La journée est d'autant plus solennelle que, dans les mêmes instants, à Londres, se déroule une cérémonie identique en l'honneur du "tommy sans nom" et que, ici, à paris, en concordance avec l'hommage du soldat inconnu, en présence de toutes les autorités, en cinquantième anniversaire de la République, dans un coffret de cristal, on transporte au Panthéon le coeur de Léon Gambetta, le glorieux tribun qui, en 1870-71, au nom de la "Défense Nationale", fit se lever plusieurs armées pour s'opposer aux ruées des uhlans.
La cérémonie à l'Arc est très sobre. Aucun discours n'est prononcé. Le défilé des troupes, des drapeaux, des délégations de mutilés, de volontaires et d'anciens combattants n'en est que plus émouvant.
Quelles plus belles heures ?
On se montre Alexandre Millerand, tou neuf président de la République, le président du Conseil Georges Leygues, le grand mutilé André Maginot, les trois grands maréchaux côte à côte: Joffre, Foch et Pétain.
On reconnaît Mangin et Gouraud.
Ici, place de la Concorde, les drapeaux de l'Année terrible, restitués par l'Allemagne défilent devant la statue de Strasbourg.

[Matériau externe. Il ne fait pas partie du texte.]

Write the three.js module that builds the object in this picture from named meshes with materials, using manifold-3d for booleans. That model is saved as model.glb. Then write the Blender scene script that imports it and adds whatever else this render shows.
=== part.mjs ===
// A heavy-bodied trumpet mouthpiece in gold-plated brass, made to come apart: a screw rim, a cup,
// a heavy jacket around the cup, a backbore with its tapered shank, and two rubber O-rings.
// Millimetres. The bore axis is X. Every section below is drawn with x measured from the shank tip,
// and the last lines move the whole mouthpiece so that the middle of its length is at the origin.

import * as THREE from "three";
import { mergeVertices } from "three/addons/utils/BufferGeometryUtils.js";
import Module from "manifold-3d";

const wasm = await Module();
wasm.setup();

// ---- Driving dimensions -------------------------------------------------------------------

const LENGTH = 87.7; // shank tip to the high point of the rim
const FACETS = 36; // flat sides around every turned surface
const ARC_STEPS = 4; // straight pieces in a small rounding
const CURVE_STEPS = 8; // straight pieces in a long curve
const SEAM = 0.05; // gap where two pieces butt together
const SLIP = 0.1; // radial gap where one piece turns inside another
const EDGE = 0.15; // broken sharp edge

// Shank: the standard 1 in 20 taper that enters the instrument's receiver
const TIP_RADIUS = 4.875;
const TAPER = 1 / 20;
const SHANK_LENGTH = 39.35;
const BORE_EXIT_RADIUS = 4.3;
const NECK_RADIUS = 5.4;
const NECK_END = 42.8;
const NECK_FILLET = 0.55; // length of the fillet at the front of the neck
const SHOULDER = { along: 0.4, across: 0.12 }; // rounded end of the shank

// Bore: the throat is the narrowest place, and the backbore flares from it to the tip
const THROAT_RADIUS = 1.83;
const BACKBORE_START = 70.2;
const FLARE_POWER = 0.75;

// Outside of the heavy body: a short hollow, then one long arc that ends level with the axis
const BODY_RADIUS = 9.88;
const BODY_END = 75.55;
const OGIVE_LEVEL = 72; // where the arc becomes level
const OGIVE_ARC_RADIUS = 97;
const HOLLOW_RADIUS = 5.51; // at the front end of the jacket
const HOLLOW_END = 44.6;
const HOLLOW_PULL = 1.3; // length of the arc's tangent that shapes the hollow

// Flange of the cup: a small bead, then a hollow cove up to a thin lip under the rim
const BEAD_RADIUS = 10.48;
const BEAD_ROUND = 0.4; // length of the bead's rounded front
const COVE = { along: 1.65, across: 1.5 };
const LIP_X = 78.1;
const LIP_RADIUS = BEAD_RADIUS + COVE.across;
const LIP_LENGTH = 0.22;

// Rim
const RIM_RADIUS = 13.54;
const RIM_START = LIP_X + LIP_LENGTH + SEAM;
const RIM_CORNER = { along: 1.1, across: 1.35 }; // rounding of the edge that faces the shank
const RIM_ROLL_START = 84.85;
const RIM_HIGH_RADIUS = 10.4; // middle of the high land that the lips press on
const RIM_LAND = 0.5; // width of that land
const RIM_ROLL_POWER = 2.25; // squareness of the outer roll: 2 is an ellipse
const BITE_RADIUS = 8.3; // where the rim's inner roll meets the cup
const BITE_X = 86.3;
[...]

Là, Raymond Poincaré avance entre les ministres, non loin de toute une troupe d'Alsaciens et de Lorrains en costumes des deux provinces.
Là, une foule immense et recueillie célèbre à Notre-Dame l'anniversaire de la victoire, en présence du Mgr Roland-Gosselin. Jamais si émouvant Magnificat, si impresionnant Te Deum.

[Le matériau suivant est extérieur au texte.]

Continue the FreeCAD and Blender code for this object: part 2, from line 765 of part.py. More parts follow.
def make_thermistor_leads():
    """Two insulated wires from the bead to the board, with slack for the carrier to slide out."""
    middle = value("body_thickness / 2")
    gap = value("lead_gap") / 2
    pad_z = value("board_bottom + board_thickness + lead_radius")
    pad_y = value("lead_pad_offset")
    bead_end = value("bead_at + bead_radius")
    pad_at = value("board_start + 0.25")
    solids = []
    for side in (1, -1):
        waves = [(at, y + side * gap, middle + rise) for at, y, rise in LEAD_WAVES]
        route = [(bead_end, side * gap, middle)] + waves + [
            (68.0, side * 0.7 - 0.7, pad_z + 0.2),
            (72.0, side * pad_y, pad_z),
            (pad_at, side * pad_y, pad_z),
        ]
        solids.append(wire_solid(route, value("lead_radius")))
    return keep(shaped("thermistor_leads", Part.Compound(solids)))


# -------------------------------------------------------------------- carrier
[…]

C'est tout un fleuve de drapeaux qui coule sur les Champs-Elysées.
Le cercueil demeure çinq jours sur l'affût d'un 155 et tout Paris vient s'incliner devant la glorieuse dépouille. Seulement au soir du cinquième jour, le cerceuil est descendu dans sa tombe, et la dalle scellée.
Ce n'est que trois ans plus tard, le 11 novembre 1923, qu'André Maginot, alors Ministre de la Guerre, ravive, le premier, sur la tombe du soldat inconnu "la flamme qui ne s'éteindra jamais".